# Web Scraping For PNG Images at : https://www.pngmart.com

In [3]:
import requests
from bs4 import BeautifulSoup

In [44]:
def get_urls_from_sitemap(site_map):
    """
    Extract image URLs from a sitemap XML.

    Parameters:
    - site_map (str): URL of the sitemap.

    Returns:
    - list: List of image URLs found in the sitemap.
    """
    response = requests.get(site_map)
    xml = response.text
    image_urls = []
    soup = BeautifulSoup(xml, "xml")
    
    # Extract URLs containing "image" in the <loc> tag
    for loc in soup.find_all("loc"):
        if "image" in loc.text:
            image_urls.append(loc.text)
    
    return image_urls

def save_image_from_url(image_url, file_name):
    """
    Download and save an image from a given URL.

    Parameters:
    - image_url (str): URL of the image.
    - file_name (str): Name of the directory to save the image.
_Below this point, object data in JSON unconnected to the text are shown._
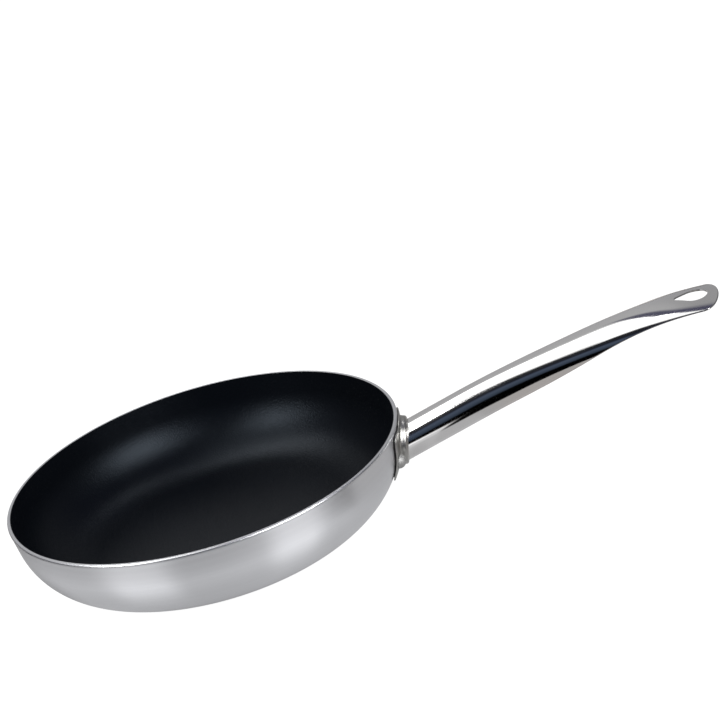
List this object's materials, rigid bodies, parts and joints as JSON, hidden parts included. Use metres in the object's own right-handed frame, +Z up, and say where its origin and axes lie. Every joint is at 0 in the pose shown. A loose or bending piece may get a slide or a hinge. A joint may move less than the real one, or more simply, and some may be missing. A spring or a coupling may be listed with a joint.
{
  "type": "omelette pan",
  "caption": "Round shallow pan with a non-stick lining and a long handle rolled from sheet metal, for frying omelettes on a hob.",
  "frame": {"origin": "centre of the underside of the flat base", "axes": "+Z up, +X along the handle, away from the pan"},
  "size_m": [0.4371, 0.2398, 0.0834],
  "materials": {
    "aluminium": "satin, turned in fine rings",
    "nonstick": "half-gloss baked coating with a fine grain",
    "bracket_steel": "polished stainless",
    "rivet_metal": "satin",
    "handle_steel": "mirror polished stainless sheet",
    "weld": "ground and polished"
  },
  "bodies": {
    "root": {"pan_body": "aluminium", "nonstick_coating": "nonstick", "bracket": "bracket_steel", "rivets": "rivet_metal", "handle_tube": "handle_steel", "weld_bead": "weld"}
  },
  "joints": []
}
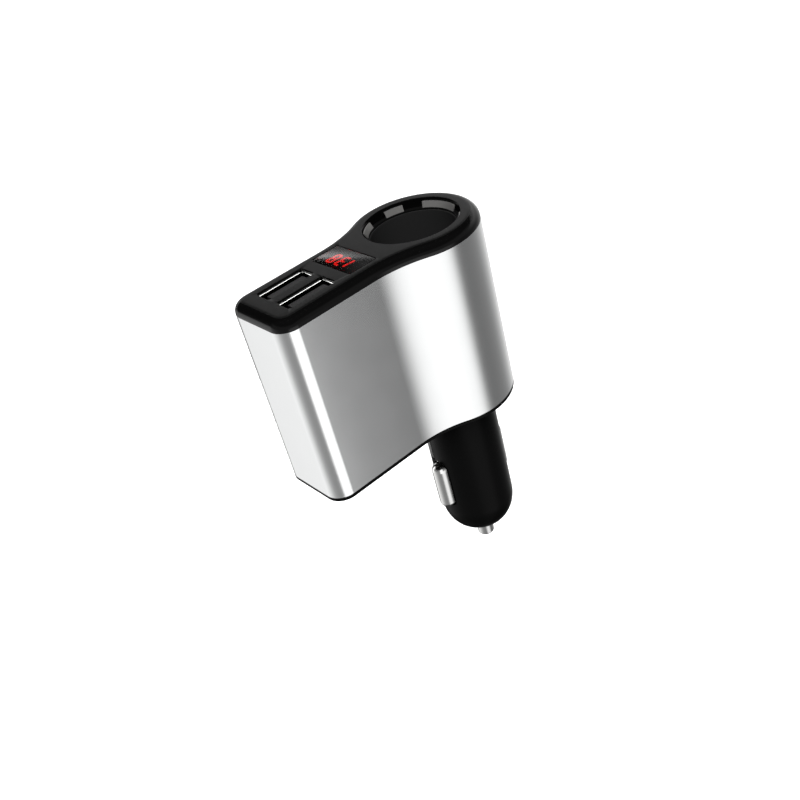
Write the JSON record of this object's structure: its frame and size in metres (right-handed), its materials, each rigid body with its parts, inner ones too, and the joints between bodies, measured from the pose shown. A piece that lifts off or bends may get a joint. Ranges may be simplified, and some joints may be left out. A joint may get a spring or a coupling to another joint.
{
  "type": "car charger plug",
  "caption": "Car lighter-socket plug whose flat aluminium body carries a pass-through socket, USB ports and a red voltage display.",
  "frame": {"origin": "on the plug's axis, level with the underside of the base cover, where the plug's barrel leaves it", "axes": "+Z along the plug's axis, out of the socket's mouth; the USB end points along -X; +Y across the body"},
  "size_m": [0.065, 0.0332, 0.1018],
  "materials": {
    "sleeve": "satin anodised",
    "cover": "black, satin top with a glossy rim",
    "black_plastic": "moulded",
    "bare_steel": "rolled sheet",
    "dark_steel": "oxide finish",
    "nickel": "polished nickel plate",
    "brass": "plated",
    "gold": "gold plate",
    "window_glass": "polished, smoked",
    "display_case": "moulded",
    "digit_red": "lit strokes",
    "board_green": "solder mask",
    "ferrite": "coated",
    "copper": "enamelled copper wire",
    "capacitor_can": "sleeved can",
    "chip_black": "epoxy",
    "ceramic": "ceramic with tinned ends",
    "paper_tube": "laminate",
    "fuse_clear": "clear",
    "wire_red": "insulation",
    "wire_black": "insulation"
  },
  "bodies": {
    "housing": {"metal_sleeve": "sleeve", "top_cover": "cover", "base_cover": "cover", "cover_posts": "cover", "socket_liner": "black_plastic", "lug_ring": "dark_steel", "socket_shell": "bare_steel", "socket_floor": "black_plastic", "centre_spring": "bare_steel", "usb_shell_left": "bare_steel", "usb_shell_right": "bare_steel", "usb_tongue_left": "black_plastic", "usb_tongue_right": "black_plastic", "usb_pins_left": "gold", "usb_pins_right": "gold", "display_window": "window_glass", "display_module": "display_case", "display_digits": "digit_red", "display_board": "board_green", "display_pins": "gold", "port_board": "board_green", "main_board": "board_green", "ring_core": "ferrite", "ring_winding": "copper", "input_capacitor": "capacitor_can", "output_capacitor": "capacitor_can", "converter_chip": "chip_black", "power_diode": "chip_black", "chip_parts": "ceramic", "plug_barrel": "black_plastic", "ground_ring": "bare_steel", "fuse_tube": "paper_tube", "fuse_glass": "fuse_clear", "fuse_caps": "nickel", "fuse_wire": "bare_steel", "fuse_clip": "brass", "tip_spring": "bare_steel", "live_wire": "wire_red", "ground_wire": "wire_black", "cover_screws": "bare_steel"},
    "tip": {"tip_pin": "nickel"},
    "socket_contact": {"centre_contact": "brass"},
    "left_contact": {"side_contact_left": "nickel"},
    "right_contact": {"side_contact_right": "nickel"}
  },
  "joints": [
    {"name": "tip_slide", "type": "slide", "parent": "housing", "child": "tip", "axis": [0, 0, 1], "range_m": [0, 0.003], "stiffness_N_per_m": 900, "springref_m": -0.002, "deforming": ["tip_spring"]},
    {"name": "socket_contact_slide", "type": "slide", "parent": "housing", "child": "socket_contact", "axis": [0, 0, -1], "range_m": [0, 0.0015], "stiffness_N_per_m": 1500, "springref_m": -0.001, "deforming": ["centre_spring"]},
    {"name": "left_contact_hinge", "type": "hinge", "parent": "housing", "child": "left_contact", "pos_m": [-0.0094, 0, -0.0052], "axis": [0, -1, 0], "range_deg": [0, 6], "stiffness_Nm_per_rad": 0.5, "springref_deg": -2.86},
    {"name": "right_contact_hinge", "type": "hinge", "parent": "housing", "child": "right_contact", "pos_m": [0.0094, 0, -0.0052], "axis": [0, 1, 0], "range_deg": [0, 6], "stiffness_Nm_per_rad": 0.5, "springref_deg": -2.86}
  ]
}
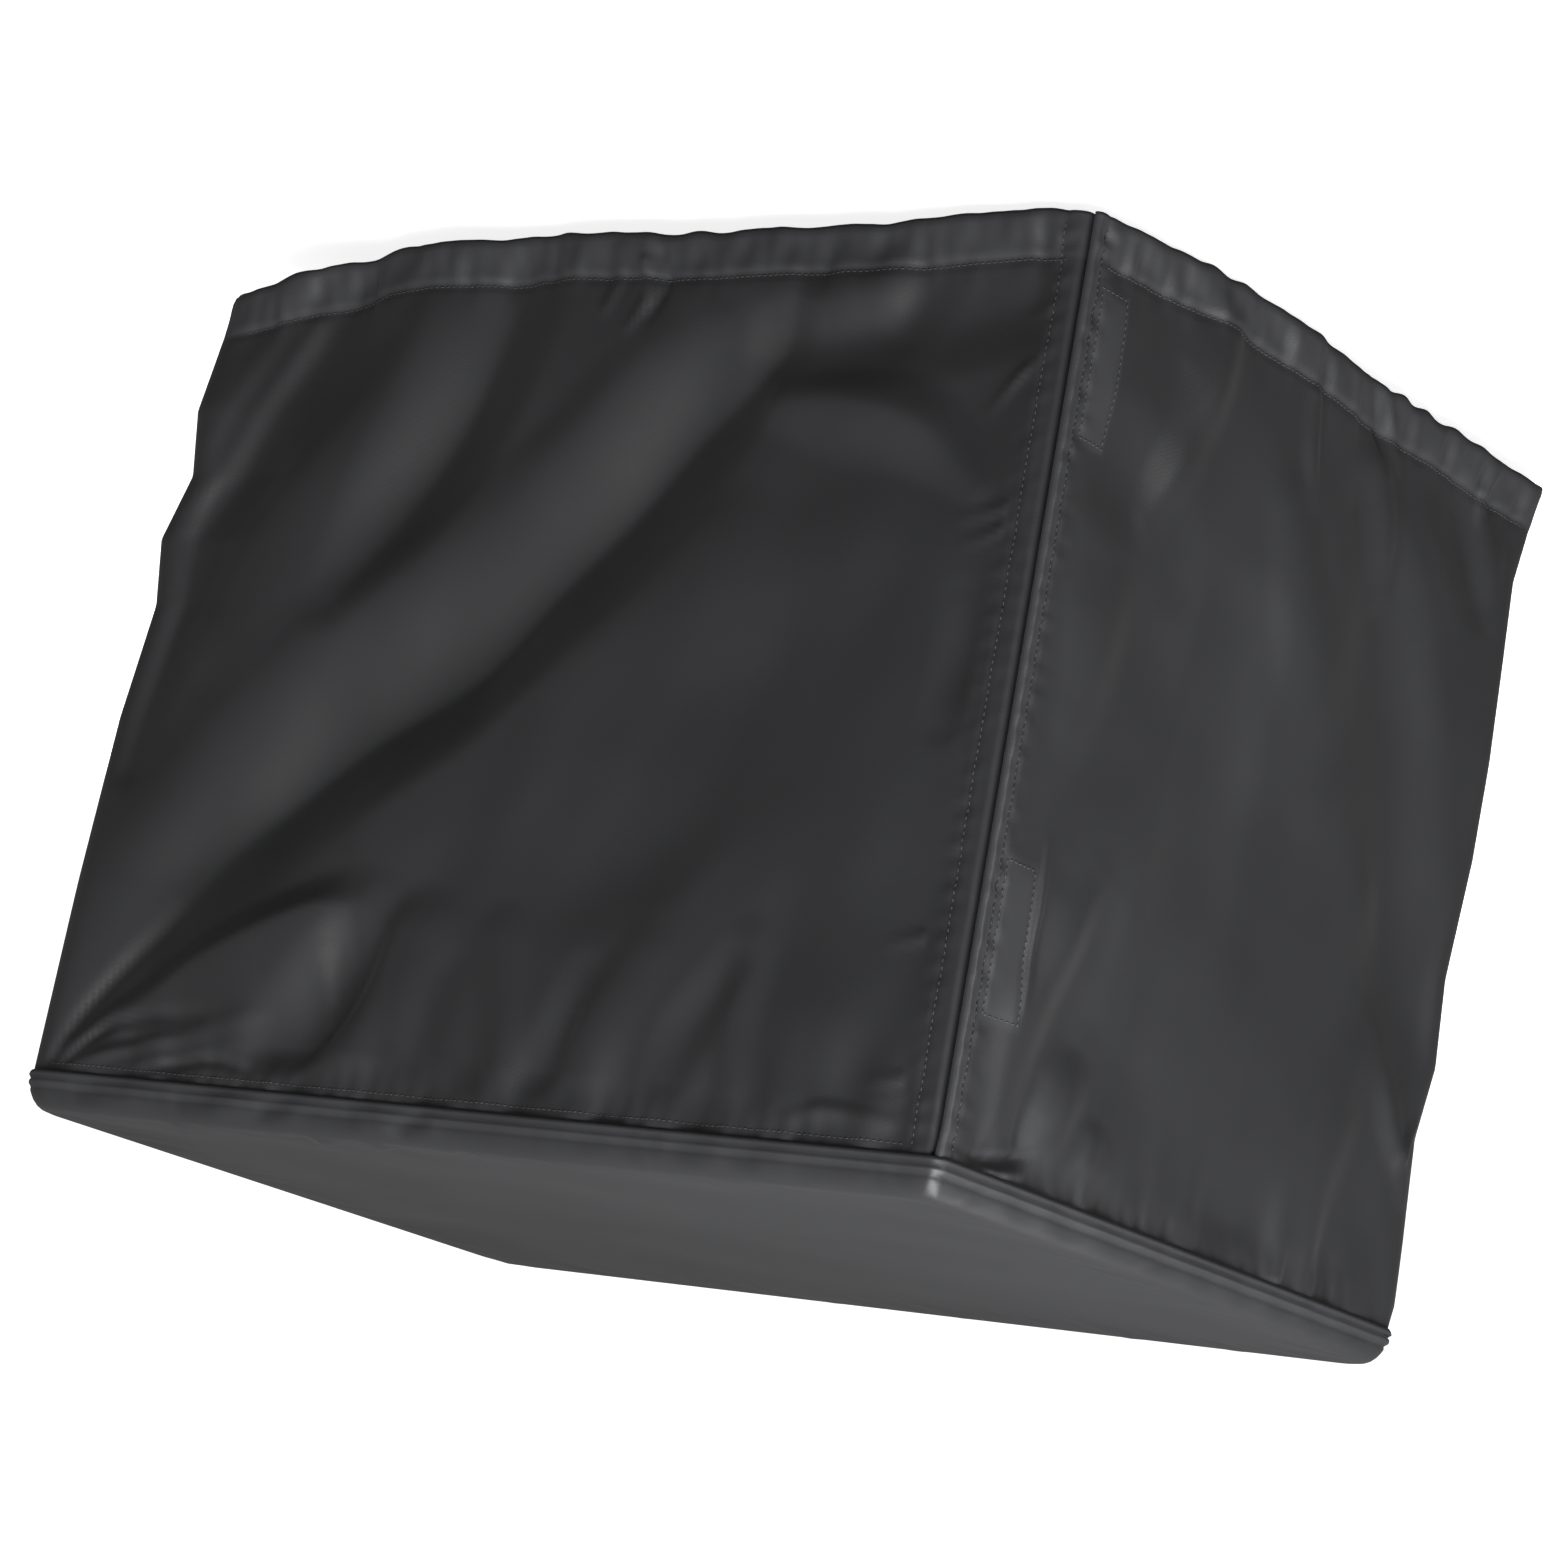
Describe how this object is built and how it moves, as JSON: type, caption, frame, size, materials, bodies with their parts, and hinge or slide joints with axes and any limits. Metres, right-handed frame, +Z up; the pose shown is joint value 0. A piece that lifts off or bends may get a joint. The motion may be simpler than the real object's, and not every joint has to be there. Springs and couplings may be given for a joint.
{
  "type": "generator cover",
  "caption": "Fitted cover of coated black cloth, box-shaped and open below, with a hook-and-loop corner opening and soft hanging folds.",
  "frame": {"origin": "the middle of the top panel's underside, where the covered machine carries the cover", "axes": "+X along the wide walls, away from the corner opening; +Y from the wide wall that shows to the hidden one; +Z up, so the open hem is below"},
  "size_m": [0.6843, 0.4863, 0.5355],
  "materials": {
    "top_cloth": "satin coated woven polyester, charcoal black",
    "front_cloth": "satin coated woven polyester, charcoal black",
    "left_cloth": "satin coated woven polyester, charcoal black",
    "back_cloth": "satin coated woven polyester, charcoal black",
    "right_cloth": "satin coated woven polyester, charcoal black",
    "tape": "matt hook-and-loop tape, black"
  },
  "bodies": {
    "root": {"top_panel": "top_cloth", "front_wall": "front_cloth", "left_wall": "left_cloth", "back_wall": "back_cloth", "right_wall": "right_cloth", "hook_tape_upper": "tape", "hook_tape_lower": "tape", "loop_tape_upper": "tape", "loop_tape_lower": "tape"}
  },
  "joints": []
}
    Saves the image with a filename constructed from the image URL.
    """
    response = requests.get(image_url)
    soup = BeautifulSoup(response.text, "html.parser")
    
    # Extract the image source URL
    image_source = soup.find("a", {"class": "download"})["href"]
    image = requests.get(image_source)

    # Create a unique filename for the saved image
    image_id = image_url.split("/")[-1]
    image_name = image_source.split("/")[-1]
    image_title = image_id + "-" + image_name
    
    # Save the image to the specified directory
    with open(f"{file_name}/{image_title}", "wb") as f:
        f.write(image.content)

def get_images_from_site_map_url(site_map_url, file_name, limit=100):
    """
    Download images from URLs specified in a sitemap up to a specified limit.

    Parameters:
    - site_map_url (str): URL of the sitemap.
    - file_name (str): Name of the directory to save the images.
    - limit (int): Maximum number of images to download.

    Downloads images from URLs in the sitemap up to the specified limit.
    """
    response = requests.get(site_map_url)
    xml = response.text
    soup = BeautifulSoup(xml, "xml")
    site_maps = []
    count = 0

    # Extract URLs of individual sitemaps
    for loc in soup.find_all("loc"):
        site_maps.append(loc.text)

    # Iterate through individual sitemaps
    for site_map in site_maps:
        # Get image URLs from the current sitemap
        image_urls = get_urls_from_sitemap(site_map)

        # Download and save each image
        for image_url in image_urls:
            save_image_from_url(image_url, file_name)
            count += 1

            # Check if the download limit is reached
            if count == limit:
                break

        # Check if the download limit is reached
        if count == limit:
            break  # Break out of the outer loop when the limit is reached

In [45]:
site_map_url = "https://www.pngmart.com/sitemap.xml"

In [47]:
get_images_from_site_map_url(site_map_url, "images")